The committee had recommended that Amaechi should not be confirmed because the matter contained in a petition against his nomination was already sub-judice and hence his confirmation should be stopped in accordance with Order 53(5) of the Senate Standing Rules.

The petitioners had alleged that Amaechi diverted N70 billion proceeds of the sales of four independent power projects belonging to Rivers State into his private account.
Consequently, they demanded the rejection of Amaechi as a ministerial nominee on the grounds that he had breached public trust and hence, lacked the moral fortitude to hold another public office.

However, the re-play of Thursday’s hostility began yesterday when Saraki who cleared the coast for Amaechi’s confirmation, called Senator Isiaka Adeleke (Osun West) to move a motion for the adoption of the votes and proceedings of Thursday October 29.

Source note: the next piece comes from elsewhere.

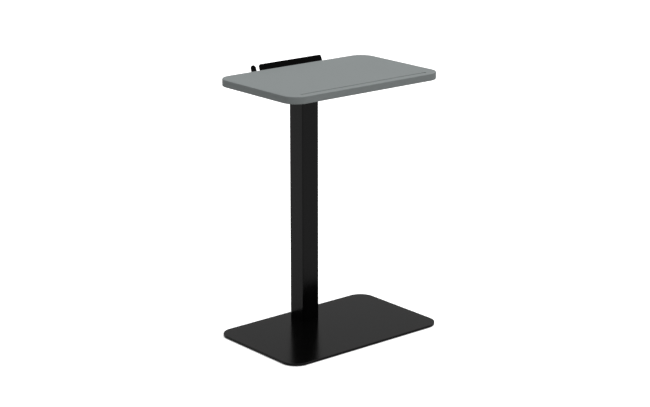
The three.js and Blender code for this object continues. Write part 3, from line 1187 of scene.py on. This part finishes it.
class TABLE_OT_screws(Operator):
    """Make the screws of the head plate, the base and the tablet holder"""

    bl_idname = "table.screws"
    bl_label = "Screws"
    bl_options = {"REGISTER", "UNDO"}

    def execute(self, context):
        add_each("head_plate_screw", "head_screw", black_oxide, button_head_screw)
        add_each("base_screw", "base_bolt", zinc_plate, countersunk_screw)
        add_each("holder_screw", "holder_wood_screw", black_oxide, wood_screw)
        return {"FINISHED"}


class TABLE_OT_glides(Operator):
    """Make the floor glides"""

    bl_idname = "table.glides"
    bl_label = "Glides"
    bl_options = {"REGISTER", "UNDO"}

    def execute(self, context):
        add_each("glide", "floor_glide", moulded_nylon, floor_glide)
        return {"FINISHED"}


class TABLE_OT_stage(Operator):
    """Make the floor, the lights and the camera"""

    bl_idname = "table.stage"
    bl_label = "Stage"
    bl_options = {"REGISTER", "UNDO"}

    def execute(self, context):
        make_stage()
        return {"FINISHED"}


OPERATORS = (
    TABLE_OT_board,
    TABLE_OT_inserts,
    TABLE_OT_column,
    TABLE_OT_head_plate,
    TABLE_OT_base,
    TABLE_OT_holder,
    TABLE_OT_screws,
    TABLE_OT_glides,
    TABLE_OT_stage,
)


class TABLE_PT_panel(Panel):
    """The table's settings and operators"""

    bl_idname = "TABLE_PT_panel"
    bl_label = "Tablet Table"
    bl_space_type = "VIEW_3D"
    bl_region_type = "UI"
    bl_category = "Table"

    def draw(self, context):
        for operator in OPERATORS:
            self.layout.operator(operator.bl_idname)
        scene = context.scene
        for settings in (scene.table_shape, scene.table_finish, scene.table_studio):
            settings_box = self.layout.box()
            for name in settings.__annotations__:
                settings_box.prop(settings, name)


CLASSES = (TableShape, TableFinish, Studio, *OPERATORS, TABLE_PT_panel)


def register():
    for cls in CLASSES:
        bpy.utils.register_class(cls)
    bpy.types.Scene.table_shape = PointerProperty(type=TableShape)
    bpy.types.Scene.table_finish = PointerProperty(type=TableFinish)
    bpy.types.Scene.table_studio = PointerProperty(type=Studio)


def unregister():
    del bpy.types.Scene.table_studio
    del bpy.types.Scene.table_finish
    del bpy.types.Scene.table_shape
    for cls in reversed(CLASSES):
        bpy.utils.unregister_class(cls)


def main():
    """Registers the classes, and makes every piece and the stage."""
    register()
    for operator in OPERATORS:
        group, name = operator.bl_idname.split(".")
        getattr(getattr(bpy.ops, group), name)()


if __name__ == "__main__":
    main()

After the motion was promptly moved by Adeleke, Saraki in accordance with parliamentary procedure, called a PDP senator, Peter Nwaoboshi (Delta North), to second the motion. But in probably an unprecedented manner in the Nigerian Senate, Nwaoboshi politely turned down Saraki’s call and gave an excuse for his action.
“My president, I will not be able to second the motion because I was not at the plenary to know what was done,” Nwaoboshi said.

Therefore, Saraki perceiving that the action was a spill over effect of Thursday’s grievances, quickly turned to APC caucus and called Senator Ibrahim Gobir (Sokoto North) to second the motion. Expectedly, Gobir seconded the motion.

Then Saraki put the motion for approval of the proceedings of the last plenary to a voice vote.

Surprisingly, while APC senators chorused “ay,” their PDP senators, in an unusual manner, rejected the approval vote with a loud shout of “nay.”
But expectedly, Saraki overruled the PDP caucus’ rejection as he hit the gavel, saying the “ayes” have it.

It is an unusual episode in a parliamentary practice for senators to oppose the approval of votes and proceedings after the votes have been examined and found that they corresponded with the previous sitting activities.